Beginning with the first line of the data below, extract each line up to and including the one containing "wipe_height = 0.4". Copy them exactly and add nothing.
__________
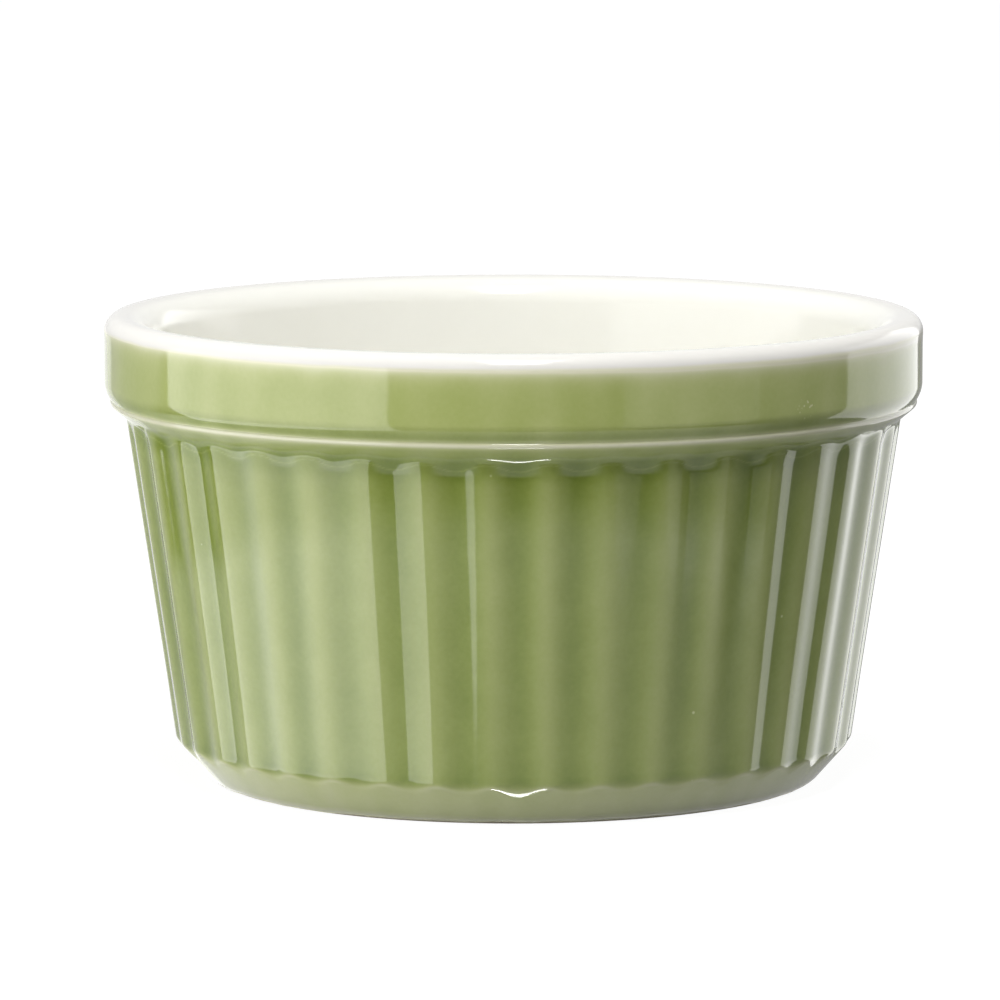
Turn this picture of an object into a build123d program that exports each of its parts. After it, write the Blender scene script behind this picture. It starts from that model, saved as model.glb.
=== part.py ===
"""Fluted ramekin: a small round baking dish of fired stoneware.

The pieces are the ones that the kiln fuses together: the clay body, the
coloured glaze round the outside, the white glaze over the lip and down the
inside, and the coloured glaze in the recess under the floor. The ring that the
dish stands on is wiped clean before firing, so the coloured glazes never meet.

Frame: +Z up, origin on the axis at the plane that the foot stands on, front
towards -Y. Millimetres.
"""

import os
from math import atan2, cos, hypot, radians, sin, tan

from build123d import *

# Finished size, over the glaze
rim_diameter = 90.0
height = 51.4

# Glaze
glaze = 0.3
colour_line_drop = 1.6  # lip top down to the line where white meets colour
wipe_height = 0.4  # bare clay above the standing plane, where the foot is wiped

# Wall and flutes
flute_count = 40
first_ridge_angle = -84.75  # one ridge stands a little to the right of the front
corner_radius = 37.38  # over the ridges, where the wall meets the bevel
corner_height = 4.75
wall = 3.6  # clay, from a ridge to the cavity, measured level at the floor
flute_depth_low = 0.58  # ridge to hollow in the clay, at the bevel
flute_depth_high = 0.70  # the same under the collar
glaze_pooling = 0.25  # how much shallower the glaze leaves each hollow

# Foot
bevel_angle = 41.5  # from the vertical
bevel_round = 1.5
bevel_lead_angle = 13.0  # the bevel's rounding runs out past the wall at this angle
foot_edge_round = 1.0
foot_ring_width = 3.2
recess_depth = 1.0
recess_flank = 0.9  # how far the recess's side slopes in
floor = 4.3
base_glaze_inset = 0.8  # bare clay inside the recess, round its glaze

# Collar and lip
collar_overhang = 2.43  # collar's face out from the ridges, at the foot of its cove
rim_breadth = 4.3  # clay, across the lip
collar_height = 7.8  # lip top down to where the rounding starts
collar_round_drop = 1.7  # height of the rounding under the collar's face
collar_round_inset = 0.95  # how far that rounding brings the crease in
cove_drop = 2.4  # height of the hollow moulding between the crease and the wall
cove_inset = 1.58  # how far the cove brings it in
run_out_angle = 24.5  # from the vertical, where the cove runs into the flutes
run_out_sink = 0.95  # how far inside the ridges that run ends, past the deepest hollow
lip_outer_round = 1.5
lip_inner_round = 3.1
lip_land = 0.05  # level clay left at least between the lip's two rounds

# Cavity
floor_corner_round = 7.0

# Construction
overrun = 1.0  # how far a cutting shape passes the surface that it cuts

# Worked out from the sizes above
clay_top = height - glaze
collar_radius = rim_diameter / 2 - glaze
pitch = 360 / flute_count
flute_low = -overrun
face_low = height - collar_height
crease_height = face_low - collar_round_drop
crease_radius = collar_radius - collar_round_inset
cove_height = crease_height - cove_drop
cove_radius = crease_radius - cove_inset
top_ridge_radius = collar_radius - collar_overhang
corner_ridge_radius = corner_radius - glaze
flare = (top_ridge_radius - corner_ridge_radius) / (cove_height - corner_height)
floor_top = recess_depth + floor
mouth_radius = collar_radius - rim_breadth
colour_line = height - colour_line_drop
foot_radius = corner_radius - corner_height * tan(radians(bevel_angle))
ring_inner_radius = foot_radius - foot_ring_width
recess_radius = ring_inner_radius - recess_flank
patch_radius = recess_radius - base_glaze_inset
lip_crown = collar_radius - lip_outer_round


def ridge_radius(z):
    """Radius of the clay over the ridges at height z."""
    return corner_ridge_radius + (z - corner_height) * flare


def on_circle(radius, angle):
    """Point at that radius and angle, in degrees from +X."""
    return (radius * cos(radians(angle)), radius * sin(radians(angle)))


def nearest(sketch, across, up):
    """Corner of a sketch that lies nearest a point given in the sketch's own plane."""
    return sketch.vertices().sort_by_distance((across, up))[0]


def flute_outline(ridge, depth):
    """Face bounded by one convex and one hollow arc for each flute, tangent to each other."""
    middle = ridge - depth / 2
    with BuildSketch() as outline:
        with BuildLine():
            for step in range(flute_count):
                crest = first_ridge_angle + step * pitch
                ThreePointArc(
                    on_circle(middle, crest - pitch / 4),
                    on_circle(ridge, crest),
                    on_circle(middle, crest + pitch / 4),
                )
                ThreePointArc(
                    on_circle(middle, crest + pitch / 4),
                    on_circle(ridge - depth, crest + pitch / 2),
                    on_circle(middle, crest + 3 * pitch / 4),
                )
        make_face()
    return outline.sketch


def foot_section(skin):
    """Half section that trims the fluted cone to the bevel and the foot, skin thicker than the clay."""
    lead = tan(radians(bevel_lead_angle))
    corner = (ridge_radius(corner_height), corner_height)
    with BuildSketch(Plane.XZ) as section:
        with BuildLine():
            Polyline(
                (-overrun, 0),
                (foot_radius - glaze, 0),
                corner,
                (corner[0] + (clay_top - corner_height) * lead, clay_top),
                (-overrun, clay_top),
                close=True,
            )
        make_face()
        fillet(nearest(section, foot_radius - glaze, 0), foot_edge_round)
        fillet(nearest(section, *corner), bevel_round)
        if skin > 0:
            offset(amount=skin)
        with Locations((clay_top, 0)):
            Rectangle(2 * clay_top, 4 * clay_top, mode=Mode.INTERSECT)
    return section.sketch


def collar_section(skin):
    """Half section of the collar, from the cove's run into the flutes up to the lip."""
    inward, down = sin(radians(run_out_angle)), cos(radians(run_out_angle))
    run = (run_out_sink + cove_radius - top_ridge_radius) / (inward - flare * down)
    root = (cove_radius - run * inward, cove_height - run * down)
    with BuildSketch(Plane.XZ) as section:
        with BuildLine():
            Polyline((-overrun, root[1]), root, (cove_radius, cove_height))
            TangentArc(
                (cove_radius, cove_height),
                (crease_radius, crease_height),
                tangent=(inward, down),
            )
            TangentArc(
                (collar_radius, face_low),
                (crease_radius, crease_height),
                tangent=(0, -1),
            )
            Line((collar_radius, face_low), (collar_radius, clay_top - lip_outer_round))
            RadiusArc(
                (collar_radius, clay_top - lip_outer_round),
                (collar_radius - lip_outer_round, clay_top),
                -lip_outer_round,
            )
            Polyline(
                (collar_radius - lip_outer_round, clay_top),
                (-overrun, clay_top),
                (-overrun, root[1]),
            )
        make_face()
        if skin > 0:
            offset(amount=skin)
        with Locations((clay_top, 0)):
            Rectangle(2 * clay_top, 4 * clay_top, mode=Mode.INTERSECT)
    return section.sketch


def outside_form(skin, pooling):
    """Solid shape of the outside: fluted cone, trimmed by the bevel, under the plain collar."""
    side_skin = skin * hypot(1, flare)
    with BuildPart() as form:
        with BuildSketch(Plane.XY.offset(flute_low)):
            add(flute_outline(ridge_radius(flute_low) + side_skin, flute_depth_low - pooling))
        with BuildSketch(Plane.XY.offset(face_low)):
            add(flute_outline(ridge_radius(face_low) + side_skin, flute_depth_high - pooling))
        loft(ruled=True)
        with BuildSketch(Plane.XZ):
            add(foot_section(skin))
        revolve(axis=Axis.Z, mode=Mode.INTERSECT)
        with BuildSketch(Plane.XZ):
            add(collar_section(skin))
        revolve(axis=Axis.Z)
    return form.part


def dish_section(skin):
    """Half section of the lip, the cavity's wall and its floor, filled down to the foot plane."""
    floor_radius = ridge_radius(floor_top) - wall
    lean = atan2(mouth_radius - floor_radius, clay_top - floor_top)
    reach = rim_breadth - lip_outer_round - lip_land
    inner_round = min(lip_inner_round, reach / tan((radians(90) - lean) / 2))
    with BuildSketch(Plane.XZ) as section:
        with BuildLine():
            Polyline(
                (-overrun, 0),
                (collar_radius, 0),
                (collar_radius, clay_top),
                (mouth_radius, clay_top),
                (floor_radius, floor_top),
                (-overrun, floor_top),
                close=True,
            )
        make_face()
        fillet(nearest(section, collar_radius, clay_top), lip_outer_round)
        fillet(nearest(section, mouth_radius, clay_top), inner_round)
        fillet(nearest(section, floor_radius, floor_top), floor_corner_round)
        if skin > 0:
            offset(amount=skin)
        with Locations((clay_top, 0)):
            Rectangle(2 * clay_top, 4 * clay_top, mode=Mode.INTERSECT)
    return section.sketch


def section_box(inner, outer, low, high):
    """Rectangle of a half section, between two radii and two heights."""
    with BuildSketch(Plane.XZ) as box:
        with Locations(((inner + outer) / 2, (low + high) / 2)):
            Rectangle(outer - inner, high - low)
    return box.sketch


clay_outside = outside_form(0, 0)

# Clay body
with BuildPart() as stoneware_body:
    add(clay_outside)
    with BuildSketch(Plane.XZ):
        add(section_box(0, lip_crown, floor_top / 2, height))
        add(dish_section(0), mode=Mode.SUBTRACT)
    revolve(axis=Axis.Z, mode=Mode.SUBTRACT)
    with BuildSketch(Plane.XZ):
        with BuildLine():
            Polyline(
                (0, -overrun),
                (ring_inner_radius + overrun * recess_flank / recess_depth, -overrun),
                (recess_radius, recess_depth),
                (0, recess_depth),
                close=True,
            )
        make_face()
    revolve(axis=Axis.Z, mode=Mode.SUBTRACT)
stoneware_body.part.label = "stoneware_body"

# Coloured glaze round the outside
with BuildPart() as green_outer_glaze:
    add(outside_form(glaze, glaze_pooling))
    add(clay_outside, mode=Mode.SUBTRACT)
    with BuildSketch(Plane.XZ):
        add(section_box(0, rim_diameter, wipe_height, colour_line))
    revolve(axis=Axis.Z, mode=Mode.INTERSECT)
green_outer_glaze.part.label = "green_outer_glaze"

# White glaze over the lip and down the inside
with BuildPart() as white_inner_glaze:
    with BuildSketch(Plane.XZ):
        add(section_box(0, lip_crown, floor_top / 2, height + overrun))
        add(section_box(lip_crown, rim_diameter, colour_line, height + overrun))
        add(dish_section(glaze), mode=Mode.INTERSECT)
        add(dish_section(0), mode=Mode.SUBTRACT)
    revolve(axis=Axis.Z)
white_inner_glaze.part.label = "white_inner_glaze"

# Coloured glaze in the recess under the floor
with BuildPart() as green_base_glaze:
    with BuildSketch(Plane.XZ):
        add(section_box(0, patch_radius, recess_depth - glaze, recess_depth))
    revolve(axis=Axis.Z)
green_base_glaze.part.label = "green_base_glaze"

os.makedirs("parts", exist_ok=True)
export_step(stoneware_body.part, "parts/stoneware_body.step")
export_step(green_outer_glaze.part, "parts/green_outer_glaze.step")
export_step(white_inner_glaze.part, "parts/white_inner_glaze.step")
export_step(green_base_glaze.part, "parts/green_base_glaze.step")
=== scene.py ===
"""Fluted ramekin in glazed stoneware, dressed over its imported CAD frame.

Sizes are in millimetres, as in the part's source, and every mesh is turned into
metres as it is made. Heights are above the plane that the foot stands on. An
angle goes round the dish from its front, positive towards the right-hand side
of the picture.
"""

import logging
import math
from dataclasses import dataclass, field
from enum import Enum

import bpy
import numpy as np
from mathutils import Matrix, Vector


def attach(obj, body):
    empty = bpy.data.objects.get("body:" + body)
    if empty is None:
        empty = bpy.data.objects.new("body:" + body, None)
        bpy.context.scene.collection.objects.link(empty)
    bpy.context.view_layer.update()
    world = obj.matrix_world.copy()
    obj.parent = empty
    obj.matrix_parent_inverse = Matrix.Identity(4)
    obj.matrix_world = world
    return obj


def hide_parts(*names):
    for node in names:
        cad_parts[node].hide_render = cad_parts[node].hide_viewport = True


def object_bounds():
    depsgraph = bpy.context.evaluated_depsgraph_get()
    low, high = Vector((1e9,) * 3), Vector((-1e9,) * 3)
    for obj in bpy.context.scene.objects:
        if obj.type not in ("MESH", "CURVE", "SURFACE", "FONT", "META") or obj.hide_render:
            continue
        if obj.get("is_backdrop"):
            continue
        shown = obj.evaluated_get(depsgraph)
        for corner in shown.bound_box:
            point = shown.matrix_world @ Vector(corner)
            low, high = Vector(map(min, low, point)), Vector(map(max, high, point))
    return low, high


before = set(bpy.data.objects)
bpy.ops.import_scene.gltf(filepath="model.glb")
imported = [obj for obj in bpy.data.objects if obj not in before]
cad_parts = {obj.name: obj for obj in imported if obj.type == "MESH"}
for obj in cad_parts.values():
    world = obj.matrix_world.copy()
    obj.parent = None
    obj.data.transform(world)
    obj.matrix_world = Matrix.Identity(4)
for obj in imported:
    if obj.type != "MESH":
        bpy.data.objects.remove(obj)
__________
**THE ANSWER:**
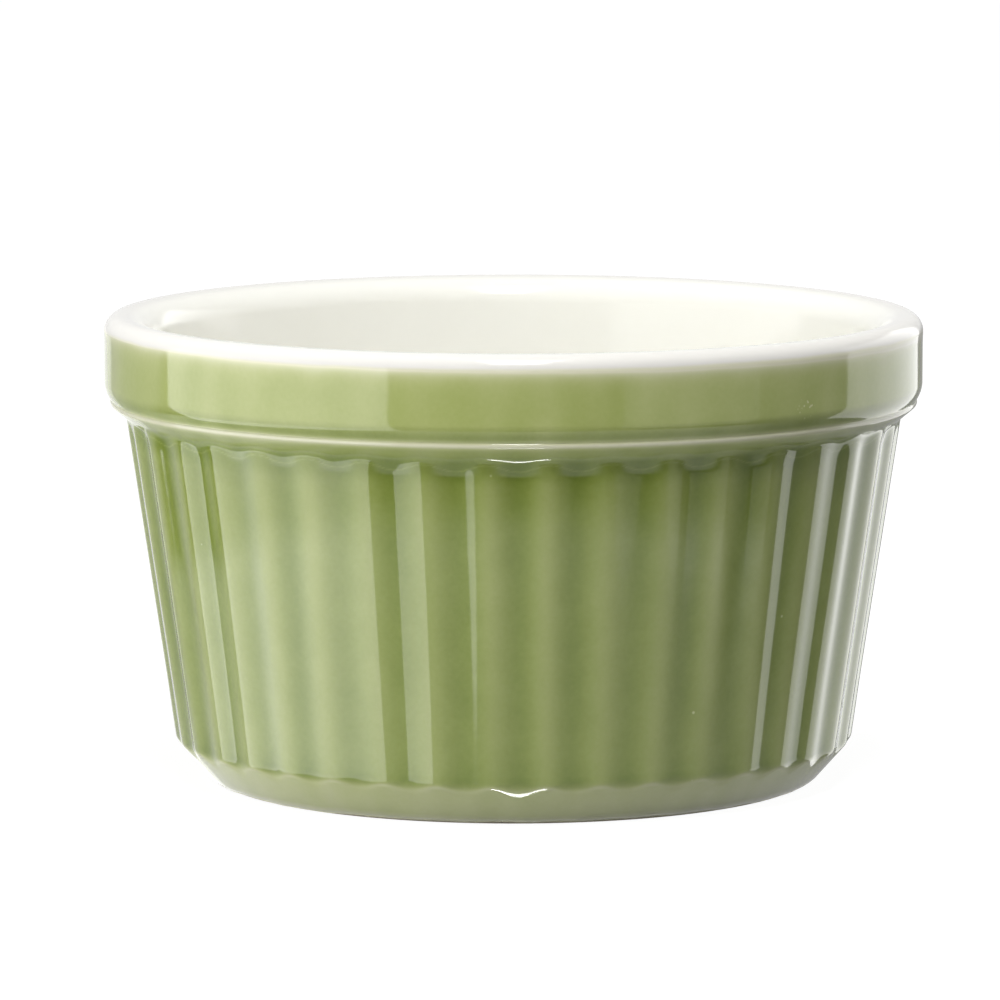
Turn this picture of an object into a build123d program that exports each of its parts. After it, write the Blender scene script behind this picture. It starts from that model, saved as model.glb.
=== part.py ===
"""Fluted ramekin: a small round baking dish of fired stoneware.

The pieces are the ones that the kiln fuses together: the clay body, the
coloured glaze round the outside, the white glaze over the lip and down the
inside, and the coloured glaze in the recess under the floor. The ring that the
dish stands on is wiped clean before firing, so the coloured glazes never meet.

Frame: +Z up, origin on the axis at the plane that the foot stands on, front
towards -Y. Millimetres.
"""

import os
from math import atan2, cos, hypot, radians, sin, tan

from build123d import *

# Finished size, over the glaze
rim_diameter = 90.0
height = 51.4

# Glaze
glaze = 0.3
colour_line_drop = 1.6  # lip top down to the line where white meets colour
wipe_height = 0.4  # bare clay above the standing plane, where the foot is wiped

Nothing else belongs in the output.